The percentage of women who earn significantly more than their husbands is growing. Find out more.
Last week brought bad news on the gap between men’s and women’s earnings: It could take 118 years for that gap to close.
But this week brings a silver lining: Women are making progress, according to newly released data from the U.S. Census Bureau.
The federal agency reports that, over the past 15 years, the share of married couples in which the wife earned at least $30,000 more than the husband has increased by 3 percent, reaching 9 percent.
On the other hand, the share of married couples in which the husband earned at least $30,000 more than the wife decreased by 3 percent, reaching 35 percent.
Over the same period, the share of husbands and wives whose earnings differ by less than $5,000 also increased, though only by 1 percent, reaching 25 percent this year.

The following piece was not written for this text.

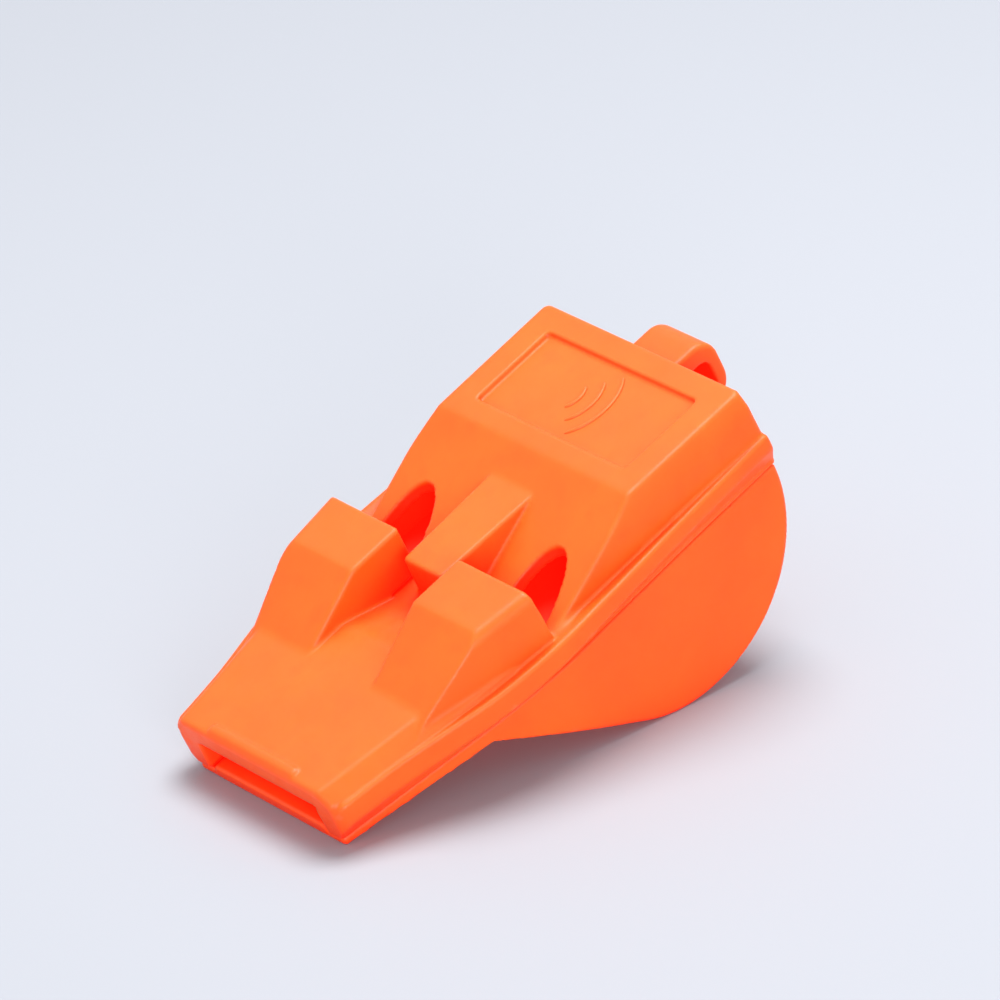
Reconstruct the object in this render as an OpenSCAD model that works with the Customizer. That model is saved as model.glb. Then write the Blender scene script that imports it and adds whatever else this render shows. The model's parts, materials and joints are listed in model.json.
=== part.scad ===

Jamie Lewis, a statistician in the Census Bureau’s Fertility and Family Statistics Branch, says in a news release:
“This is a noteworthy development, given a broader context of an enduring gender earnings gap.”
Other facts from the data about families and living arrangements that was released by the Census Bureau this week include:
- The median age at which adults first marry continues to increase. In 1947, it was 24 for men and 21 for women. Today, it is 29 for men and 27 for women.
- The average household size has decreased from 3.3 people in 1960 to 2.5 people today.
- The share of children living with two parents has increased slightly, from 68 percent in 2012 to 69 percent this year. This pattern holds for single-race white and Hispanic children but not for single-race black or Asian children.